Gain Ratio = Split Information Gain/Gain in Information

    -It addresses several limitations of ID3 including its inability to handle continuous attributes and its tendency to overfit the training set. It handles continuous attributes by first sorting the attribute values and then selecting the midpoint between adjacent values as a potential split point. The split that maximizes information gain or gain ratio is chosen.
    -It can also generate rules from the decision tree by converting each path from the root to a leaf into a rule, which can be used to make predictions on new data.
    -This algorithm improves accuracy and reduces overfitting by using gain ratio and post-pruning. While effective for both discrete and continuous attributes, C4.5 may still struggle with noisy data and large feature sets.

LIMITATIONS

     -It can be prone to overfitting especially in noisy datasets even if uses pruning techniques.
     -Performance may degrade when dealing with datasets that have many features

## CART (CLASSIFICATION AND REGRESSION TREES)
CART splits data based on the Gini impurity which measures the likelihood of incorrectly classified randomly selected data. The feature that minimizes the Gini impurity is selected for splitting at each node.

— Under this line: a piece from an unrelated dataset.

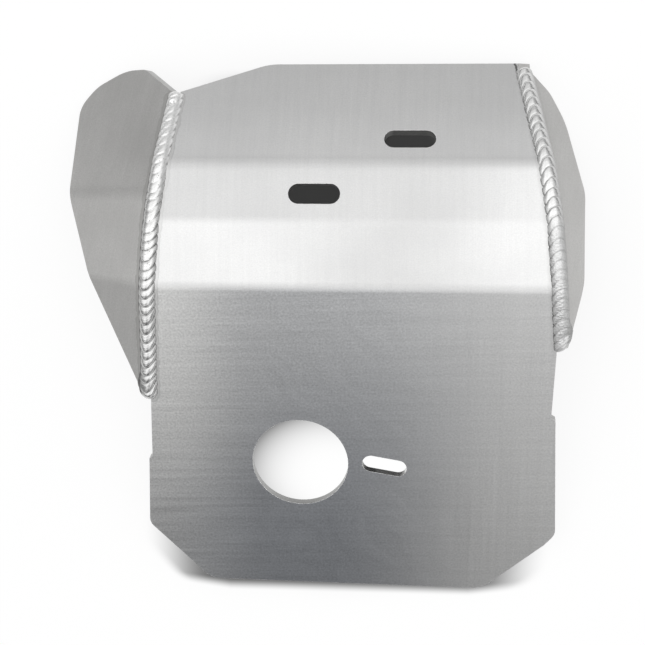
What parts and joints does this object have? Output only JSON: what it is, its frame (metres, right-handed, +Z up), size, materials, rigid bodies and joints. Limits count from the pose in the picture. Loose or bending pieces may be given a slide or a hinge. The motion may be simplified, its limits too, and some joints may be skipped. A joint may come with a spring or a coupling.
{
  "type": "motorcycle skid plate",
  "caption": "Folded aluminium guard for the underside of an engine, with bent side wings welded on, a round drain opening and strap slots.",
  "frame": {"origin": "centre of the bounding box, on the ground that the plate rests on", "axes": "+Z up from the ground with the hollow side down, +Y towards the front edge, +X to the right seen from above"},
  "size_m": [0.3072, 0.3166, 0.0818],
  "materials": {
    "brushed_sheet": "brushed",
    "wing_sheet": "satin",
    "weld": "satin"
  },
  "bodies": {
    "root": {"main_plate": "brushed_sheet", "left_wing": "wing_sheet", "right_wing": "wing_sheet", "left_weld_bead": "weld", "right_weld_bead": "weld"}
  },
  "joints": []
}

$GINI(D)= 1-\Sigma_{i=1}^{n} (p_i)^2$ where $p_i$ is the probability of class i in the dataset D
For regression CART builds regression trees by minimizing the variance of the target variable within each subset. The split that reduces the variance the most is chosen.
To reduce overfitting CART uses cost-complexity pruning after tree construction. This method involves minimizing a cost function that combines the impurity and tree complexity by adding a complexity parameter to the impurity measure. It builds binary trees where each internal node has exactly two child nodes simplifying the splitting process and making the resulting tree easier to interpret.

## CHAID (Chi-Square Automatic Interaction Detection)
It uses chi-square tests to determine the best splits especially for categorical variables. It recursively divides the data into smaller subsets until each subset contains only data points of the same class or within a specified range of values. It chooses feature for splitting with highest chi-squared statistic indicating the strong relationship with the target variable. This approach is particularly useful for analyzing large datasets with many categorical features. The Chi-Square Statistic formula:

$X^2=\Sigma_(O_i-E_i)^2/E_i$

Where:
-$O_i$  represents the observed frequency
-$E_i$  represents the expected frequency in each category.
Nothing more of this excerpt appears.